With the armaments industry trying to rapidly refit and rearm the regular army after they left most of their weaponry at Dunkirk, the Home Guard did not receive much, if any, new issue kit as there was not enough available. Many of the first parades undertaken by the Home Guard featured myriad different weapons, from knives on brooms to pitchforks, sports and hunting rifles to 12 bore shotguns.
Despite the lack of arms, there was a willingness to get to grips with the enemy - one Home Guardsman took a German pilot prisoner with a 12 bore shotgun, as reported in the Derby Daily Telegraph, Friday 26 July 1940. There were also several incidents of the Home Guard firing on RAF aircrew who had bailed out of their aircraft, believing them to be enemy agents!
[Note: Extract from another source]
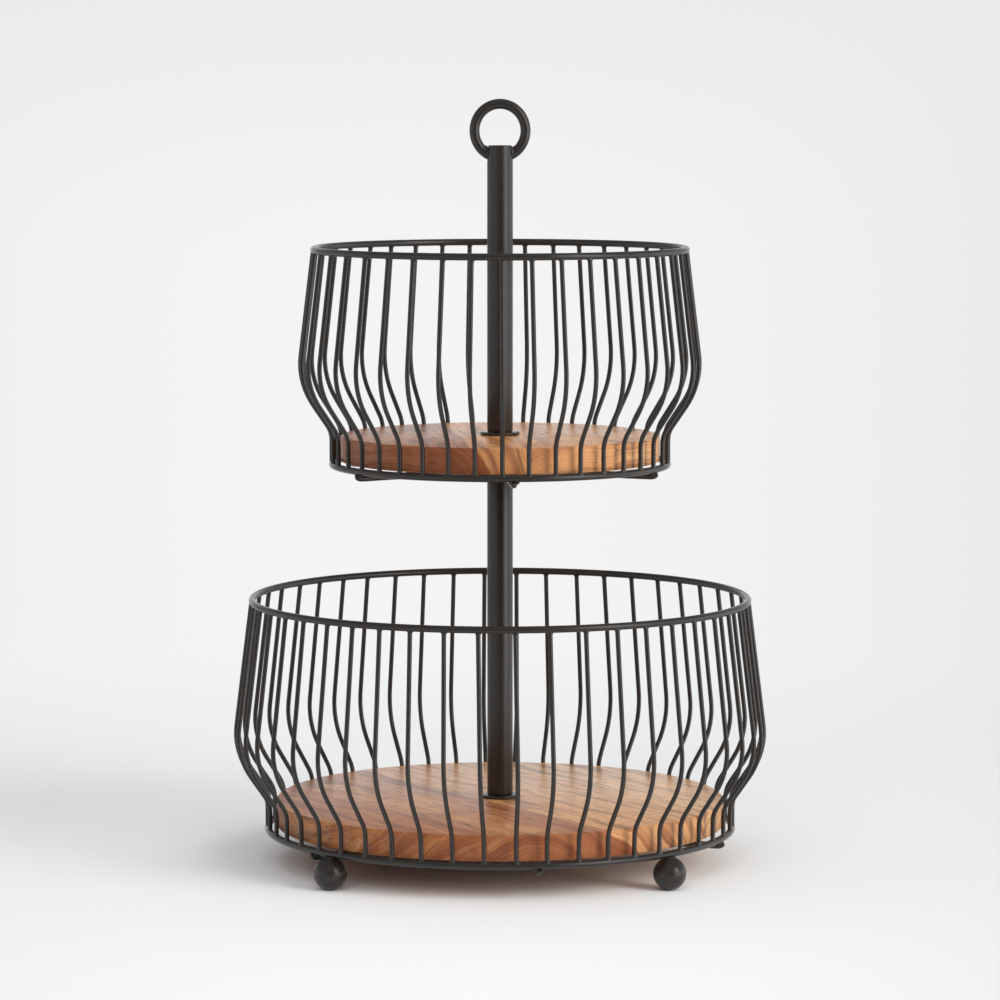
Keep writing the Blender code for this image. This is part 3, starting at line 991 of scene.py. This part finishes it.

There are reports of some units raiding their local museums, and of one former Royal Navy rating setting up a 'Cutlass Platoon'. So bad were the shortages that the Home Office manufactured 250,000 'Pikes' for use by the Home Guard, which was resented at the time for good reason. The Southern Reporter on Thursday 12 February 1942 writes:
The Home Guard also manufactured homemade grenades (milk tins filled with nuts and bolts and milk bottles filled with petrol), improvised means of throwing them (one Railway Home Guard platoon built a Petrol Bomb catapult out of spare braces, railway sleepers and a signal lever) and training of some Home Guard platoons in London on roller-skates to act as rapid responders & messengers, pictured top. Other Platoons practiced 'rooftop scrambles' in order to get above the enemy.
Another even built themselves an 'Armoured Car'!
Eventually, the shortages began to be overcome via American 'lend Lease' equipment, as the Home Guard took delivery of P17 and P14 Enfield Rifles (manufactured in the United States under license) and old WW1 Short Magazine Lee Enfield rifles. Some units also got Thompson submachine guns, or 'Tommy' guns, and Browning Automatic Rifles. The odd Bren also crept through.
The shortages remained, however, and some units would barely be equipped at all, even by the stand-down of 1944. The Home Guard is remembered mainly because of Dad's Army. This is a little unfair on these remarkable chaps. Any man who is willing to face a fully equipped modern army with a pitchfork for the principle of it is a man of exceptional courage, and one I personally wouldn't want to cross.